One of the nightly specials was Shrimp and Mango Chutney Samosas ($12 ***), a dish that brings Neela’s house-made chutneys and sauces front and center. You get three of these conical, savory pastries that are stuffed with tender shrimp and potatoes enhanced with mango chutney and served with a sweet tamarind sauce for dipping. To someone raised on home-made Indian food, this might be standard fare. To folks with western sensibilities (read “meat and potatoes”), it’s a swooningly exotic, gustatory excursion to faraway lands.
The color of the chicken in the dish called Tandoori Murgh ($16 ***) — half a small chicken cooked in the tandoor oven — was a natural color, rather than the strange coral color one sees so often in other Indian restaurants. That’s because there’s no red-orange turmeric in the marinade, but rather just yogurt, ginger, garlic, coriander and garam masala, this latter a blend of cardamom, cinnamon, coriander, cumin, black pepper, cloves and tejpat leaves. Tejpat, used since classical times from the Mediterranean to China, are the leaves of a tree native to Nepal and India and impart a cinnamon-like flavor to dishes. The chicken was cooked quickly and hard in the fierce heat of the tandoor, sealing in the juices while developing an appealing texture on the outside of the meat. It’s served with a spicy mint sauce and lime wedges.

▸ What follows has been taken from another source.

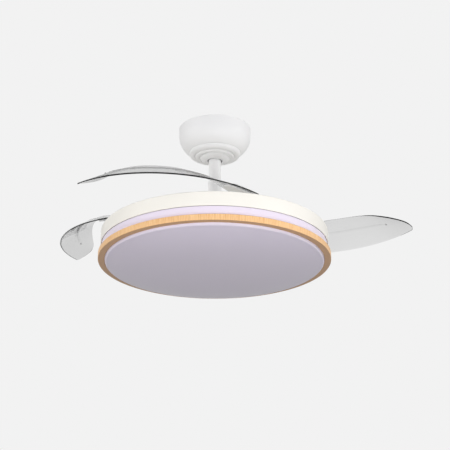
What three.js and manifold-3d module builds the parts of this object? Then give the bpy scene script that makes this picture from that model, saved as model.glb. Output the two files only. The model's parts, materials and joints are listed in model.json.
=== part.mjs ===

The Lamb Vindaloo ($18 ***) was, properly, very spicy. Extra tender chunks of lamb are covered in a brown curry from Goa, spiced up with tamarind and black pepper. Here’s where you need that bowl of rice. You make a bed of rice on the plate, spoon on lamb curry, tear up some naan, and use it to pinch up the finger food. With an order of Poriyal ($9 ***), which is green beans with onions, lentils and spicy peppers (although the menu says kari leaves and coconut, they didn’t seem to be in evidence), you have a complete meal with meat, vegetable, and starch, plus a boatload of spices.
The big surprise of the night was the dessert, Gajjar Halwa ($8 ****). Shredded carrots are cooked in whole milk with whole cardamom pods. After cooking, the milk has curdled and the whey and pods are drained off. Golden raisins and almonds are added, the mixture sautéed in a pan,, then molded in a cup, turned out on a plate, and served warm with a dollop of whipped cream on top. The result is carrot-y, sweet and wonderful.
To sum up: An upscale Indian restaurant with authentic foods prepared from scratch. There’s a world of flavor to enjoy.